WHAT IS ASKED: Write the listing out again, all of it, word for word.

§ §

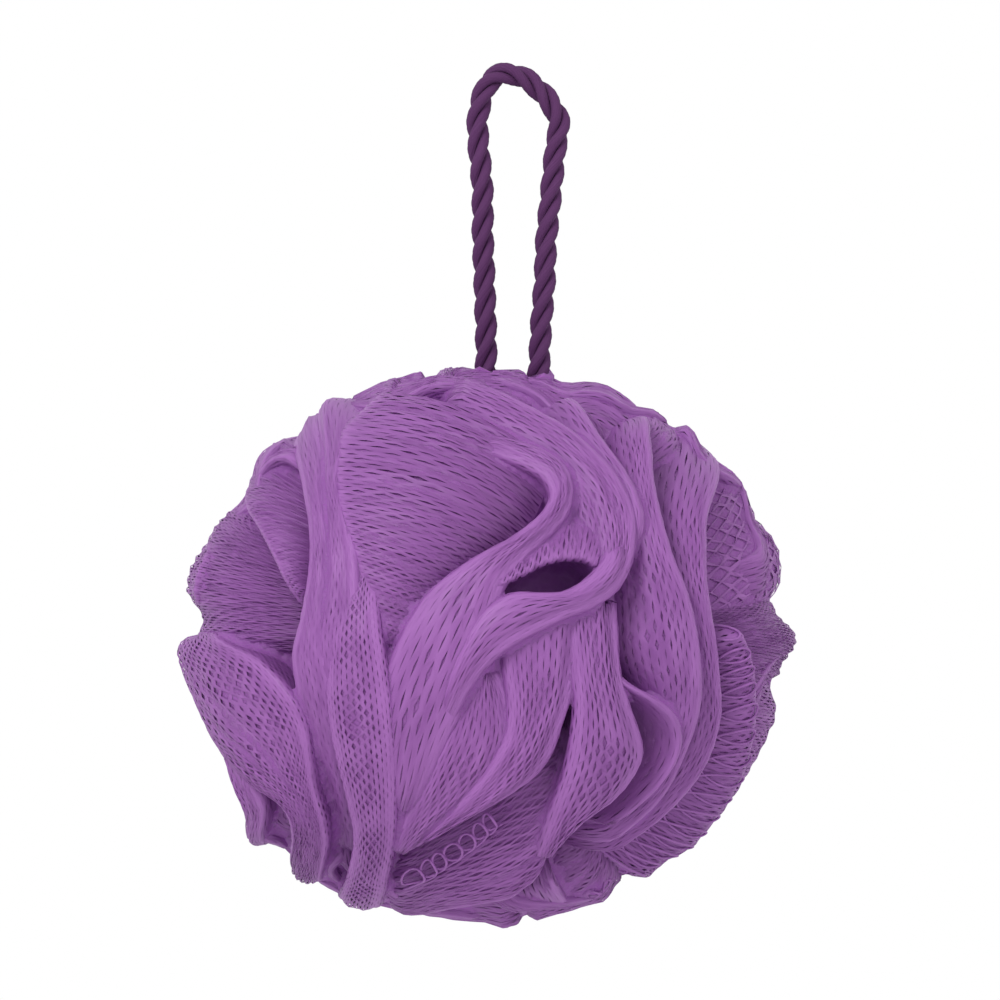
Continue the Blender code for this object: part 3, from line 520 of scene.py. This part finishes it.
cordWay = {
    "diameter": 0.005, "strandTwist": 0.0175, "strandSides": 10, "stepsAlong": 300,
    "roughSteps": 240, "fineSteps": 2400,
    # the box inside the ball that the legs run through
    "boxMiddle": -0.0045, "boxHalfWidth": 0.014, "boxHalfDepth": 0.012, "boxFoot": -0.11,
    # the middle line, from one end at the knot, round the hook, to the other end
    "points": [
        (-0.0074, 0, -0.1010), (-0.0074, 0, -0.0960), (-0.0070, 0.0006, -0.0870), (-0.0058, 0.0014, -0.0756),
        (-0.0048, 0.0016, -0.0594), (-0.0051, 0.0014, -0.0436), (-0.0055, 0.0010, -0.0322),
        (-0.0056, 0.0006, -0.0219), (-0.0066, 0.0002, -0.0100), (-0.0060, 0, -0.0040), (-0.0038, 0, 0.0010),
        (0, 0, 0.0025), (0.0045, 0, 0.0008), (0.0085, -0.0002, -0.0032), (0.0109, -0.0004, -0.0080),
        (0.0101, -0.0007, -0.0140), (0.0090, -0.0012, -0.0249), (0.0081, -0.0016, -0.0340),
        (0.0078, -0.0020, -0.0420), (0.0070, -0.0022, -0.0520), (0.0063, -0.0020, -0.0630),
        (0.0039, -0.0014, -0.0770), (-0.0004, -0.0006, -0.0880), (-0.0018, 0, -0.0960), (-0.0018, 0, -0.1010),
    ],
}
cordPath = smoothLine(cordWay["points"], cordWay["roughSteps"] + 1)

netMesh = {
    "meshLength": 0.0042,   # one mesh along its slit
    "streakLength": 0.0060, # the same where the net is drawn out along a fold
    "meshWidth": 0.0018,    # one mesh across it, two columns of slits
    "openLength": 0.0052,   # the same where the net is pulled open
    "openWidth": 0.0048,
    "lift": 0.00028,        # the net over the fold's own surface
    "threadRound": 0.00012,
    "firstAcross": 0.06,    # the wall's lowest part lies hidden
    "crestCrowd": 0.55,     # how much shorter the meshes are at a crest
    "crestReach": 0.0050,
    "crestClose": 0.0030,   # how far from a crest its slits begin to close
    "unevenness": 0.16,
    "patchScale": 150,      # how fine the patches of more and less open slits are
    "patchSwing": 0.7,
    "patchOpen": (0.3, 0.75),
    "crestOpen": (0.1, 0.9),
    "openSpread": (0.5, 1.25),  # by chance, for each slit: how far it opens, and how long it is
    "slitSpread": (0.82, 1.08),
    "slitLimits": (0.02, 0.92),
    "rowSamples": 401,
    "openPaintedLight": 0.5,       # painted light: how much lighter the single threads of the open net are drawn and the painted highlight along a crest, with how far that reaches
    "crestHighlight": 0.6,      # and the net bunched along a crest, with how far that reaches
    "crestLine": 0.0012,
    "cordRoom": 0.0036,
}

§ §

RESULT FOR THIS TASK:
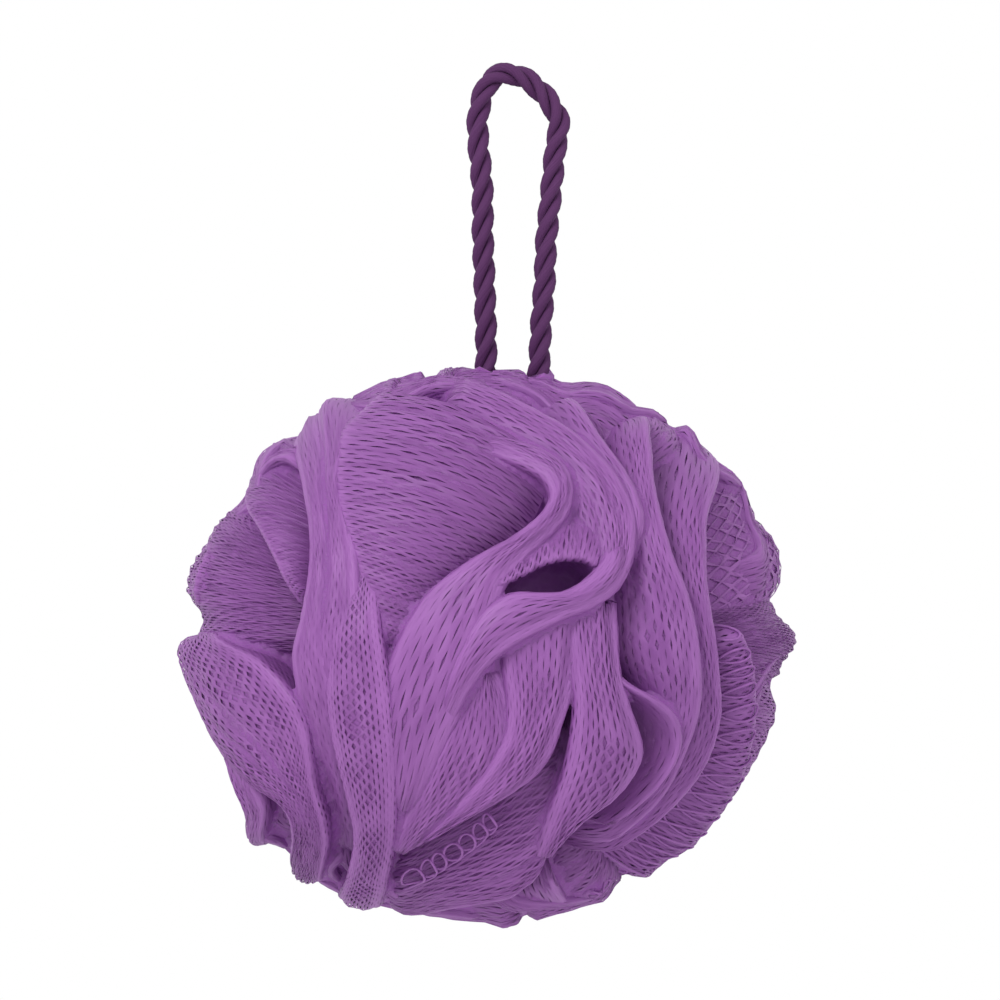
Continue the Blender code for this object: part 3, from line 520 of scene.py. This part finishes it.
cordWay = {
    "diameter": 0.005, "strandTwist": 0.0175, "strandSides": 10, "stepsAlong": 300,
    "roughSteps": 240, "fineSteps": 2400,
    # the box inside the ball that the legs run through
    "boxMiddle": -0.0045, "boxHalfWidth": 0.014, "boxHalfDepth": 0.012, "boxFoot": -0.11,
    # the middle line, from one end at the knot, round the hook, to the other end
    "points": [
        (-0.0074, 0, -0.1010), (-0.0074, 0, -0.0960), (-0.0070, 0.0006, -0.0870), (-0.0058, 0.0014, -0.0756),
        (-0.0048, 0.0016, -0.0594), (-0.0051, 0.0014, -0.0436), (-0.0055, 0.0010, -0.0322),
        (-0.0056, 0.0006, -0.0219), (-0.0066, 0.0002, -0.0100), (-0.0060, 0, -0.0040), (-0.0038, 0, 0.0010),
        (0, 0, 0.0025), (0.0045, 0, 0.0008), (0.0085, -0.0002, -0.0032), (0.0109, -0.0004, -0.0080),
        (0.0101, -0.0007, -0.0140), (0.0090, -0.0012, -0.0249), (0.0081, -0.0016, -0.0340),
        (0.0078, -0.0020, -0.0420), (0.0070, -0.0022, -0.0520), (0.0063, -0.0020, -0.0630),
        (0.0039, -0.0014, -0.0770), (-0.0004, -0.0006, -0.0880), (-0.0018, 0, -0.0960), (-0.0018, 0, -0.1010),
    ],
}
cordPath = smoothLine(cordWay["points"], cordWay["roughSteps"] + 1)

netMesh = {
    "meshLength": 0.0042,   # one mesh along its slit
    "streakLength": 0.0060, # the same where the net is drawn out along a fold
    "meshWidth": 0.0018,    # one mesh across it, two columns of slits
    "openLength": 0.0052,   # the same where the net is pulled open
    "openWidth": 0.0048,
    "lift": 0.00028,        # the net over the fold's own surface
    "threadRound": 0.00012,
    "firstAcross": 0.06,    # the wall's lowest part lies hidden
    "crestCrowd": 0.55,     # how much shorter the meshes are at a crest
    "crestReach": 0.0050,
    "crestClose": 0.0030,   # how far from a crest its slits begin to close
    "unevenness": 0.16,
    "patchScale": 150,      # how fine the patches of more and less open slits are
    "patchSwing": 0.7,
    "patchOpen": (0.3, 0.75),
    "crestOpen": (0.1, 0.9),
    "openSpread": (0.5, 1.25),  # by chance, for each slit: how far it opens, and how long it is
    "slitSpread": (0.82, 1.08),
    "slitLimits": (0.02, 0.92),
    "rowSamples": 401,
    "openPaintedLight": 0.5,       # painted light: how much lighter the single threads of the open net are drawn and the painted highlight along a crest, with how far that reaches
    "crestHighlight": 0.6,      # and the net bunched along a crest, with how far that reaches
    "crestLine": 0.0012,
    "cordRoom": 0.0036,
}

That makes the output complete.